(Written problem):
Print the entire listing. Each line must match the original exactly.

======== Given records

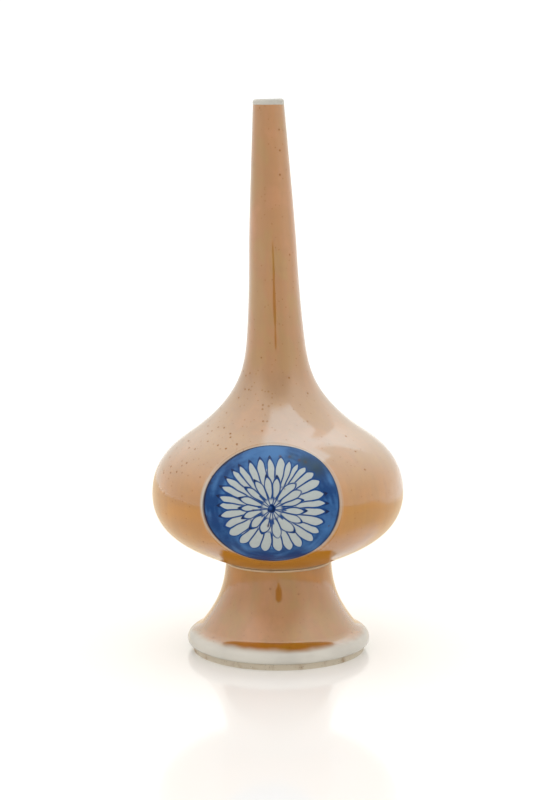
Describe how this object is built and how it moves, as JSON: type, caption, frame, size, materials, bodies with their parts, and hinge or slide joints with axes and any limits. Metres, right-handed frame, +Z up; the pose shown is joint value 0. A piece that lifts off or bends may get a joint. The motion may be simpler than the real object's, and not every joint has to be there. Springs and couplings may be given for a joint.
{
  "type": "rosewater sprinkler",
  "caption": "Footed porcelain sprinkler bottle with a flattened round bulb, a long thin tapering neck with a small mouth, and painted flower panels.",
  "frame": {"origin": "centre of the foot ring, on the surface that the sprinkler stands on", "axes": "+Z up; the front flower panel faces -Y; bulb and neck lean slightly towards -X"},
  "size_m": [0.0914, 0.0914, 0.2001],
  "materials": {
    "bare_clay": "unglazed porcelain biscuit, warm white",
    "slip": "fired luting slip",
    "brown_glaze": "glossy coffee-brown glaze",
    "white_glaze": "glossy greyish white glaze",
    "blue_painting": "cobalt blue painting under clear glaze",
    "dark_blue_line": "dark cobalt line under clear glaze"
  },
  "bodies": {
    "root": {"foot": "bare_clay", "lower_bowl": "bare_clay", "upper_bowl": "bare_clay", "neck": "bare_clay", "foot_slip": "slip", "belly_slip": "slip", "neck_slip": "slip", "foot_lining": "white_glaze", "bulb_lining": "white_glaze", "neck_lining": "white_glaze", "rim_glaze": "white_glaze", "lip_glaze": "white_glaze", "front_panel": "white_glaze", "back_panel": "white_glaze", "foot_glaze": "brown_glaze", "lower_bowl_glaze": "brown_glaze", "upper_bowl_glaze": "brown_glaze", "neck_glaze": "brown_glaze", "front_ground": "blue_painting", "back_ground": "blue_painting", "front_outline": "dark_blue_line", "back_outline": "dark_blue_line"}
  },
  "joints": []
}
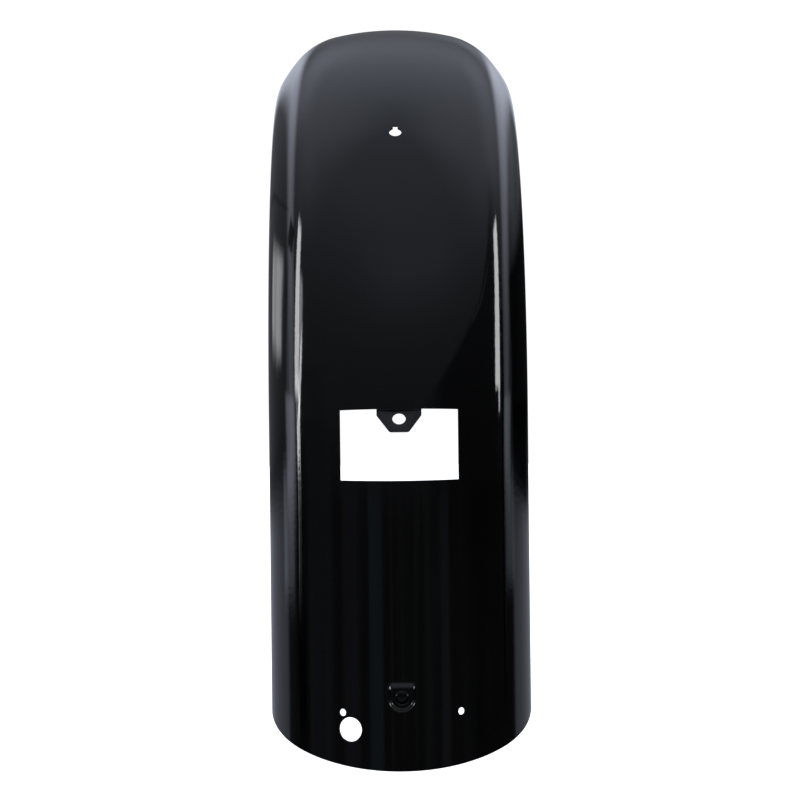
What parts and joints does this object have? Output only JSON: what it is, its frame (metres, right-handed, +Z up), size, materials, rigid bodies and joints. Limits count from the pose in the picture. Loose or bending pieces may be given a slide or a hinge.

================

(Result of the exercise):
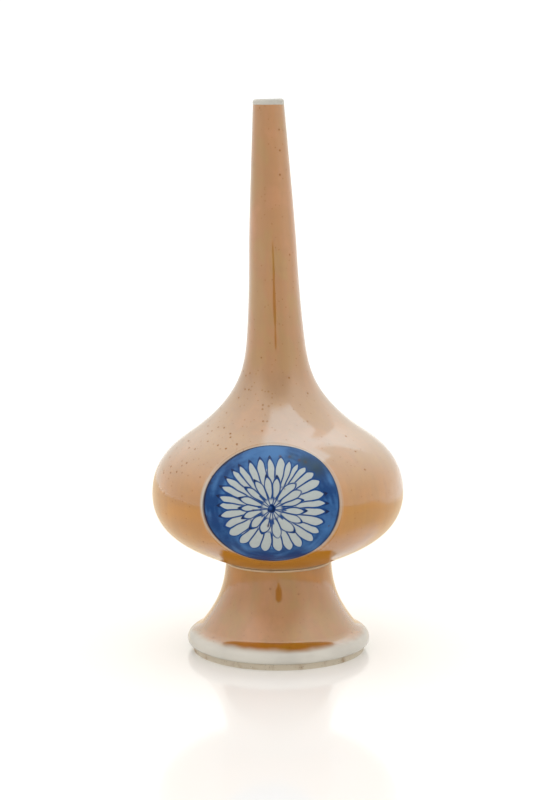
Describe how this object is built and how it moves, as JSON: type, caption, frame, size, materials, bodies with their parts, and hinge or slide joints with axes and any limits. Metres, right-handed frame, +Z up; the pose shown is joint value 0. A piece that lifts off or bends may get a joint. The motion may be simpler than the real object's, and not every joint has to be there. Springs and couplings may be given for a joint.
{
  "type": "rosewater sprinkler",
  "caption": "Footed porcelain sprinkler bottle with a flattened round bulb, a long thin tapering neck with a small mouth, and painted flower panels.",
  "frame": {"origin": "centre of the foot ring, on the surface that the sprinkler stands on", "axes": "+Z up; the front flower panel faces -Y; bulb and neck lean slightly towards -X"},
  "size_m": [0.0914, 0.0914, 0.2001],
  "materials": {
    "bare_clay": "unglazed porcelain biscuit, warm white",
    "slip": "fired luting slip",
    "brown_glaze": "glossy coffee-brown glaze",
    "white_glaze": "glossy greyish white glaze",
    "blue_painting": "cobalt blue painting under clear glaze",
    "dark_blue_line": "dark cobalt line under clear glaze"
  },
  "bodies": {
    "root": {"foot": "bare_clay", "lower_bowl": "bare_clay", "upper_bowl": "bare_clay", "neck": "bare_clay", "foot_slip": "slip", "belly_slip": "slip", "neck_slip": "slip", "foot_lining": "white_glaze", "bulb_lining": "white_glaze", "neck_lining": "white_glaze", "rim_glaze": "white_glaze", "lip_glaze": "white_glaze", "front_panel": "white_glaze", "back_panel": "white_glaze", "foot_glaze": "brown_glaze", "lower_bowl_glaze": "brown_glaze", "upper_bowl_glaze": "brown_glaze", "neck_glaze": "brown_glaze", "front_ground": "blue_painting", "back_ground": "blue_painting", "front_outline": "dark_blue_line", "back_outline": "dark_blue_line"}
  },
  "joints": []
}
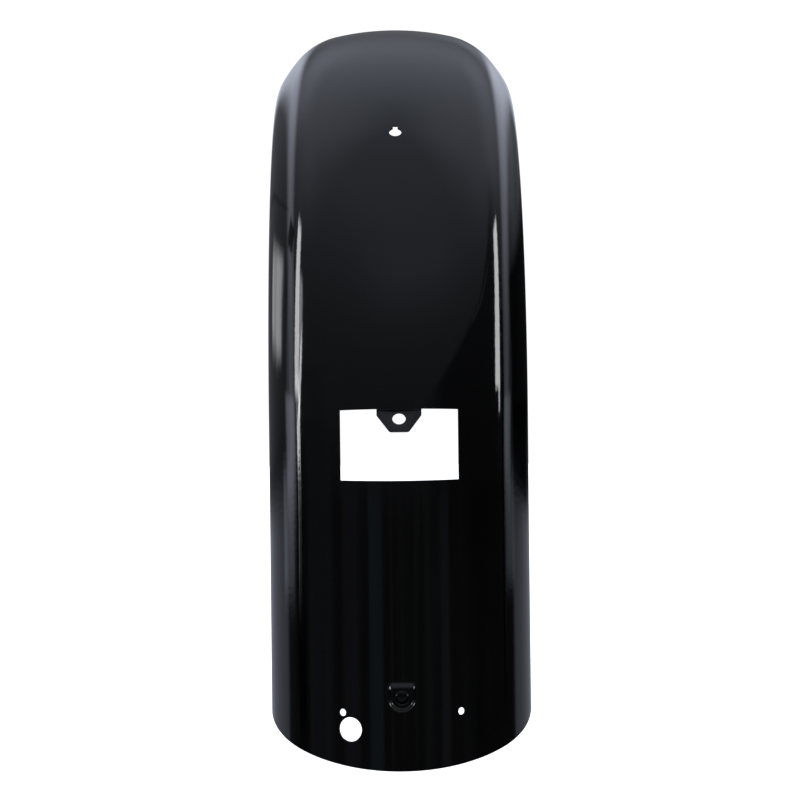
What parts and joints does this object have? Output only JSON: what it is, its frame (metres, right-handed, +Z up), size, materials, rigid bodies and joints. Limits count from the pose in the picture. Loose or bending pieces may be given a slide or a hinge.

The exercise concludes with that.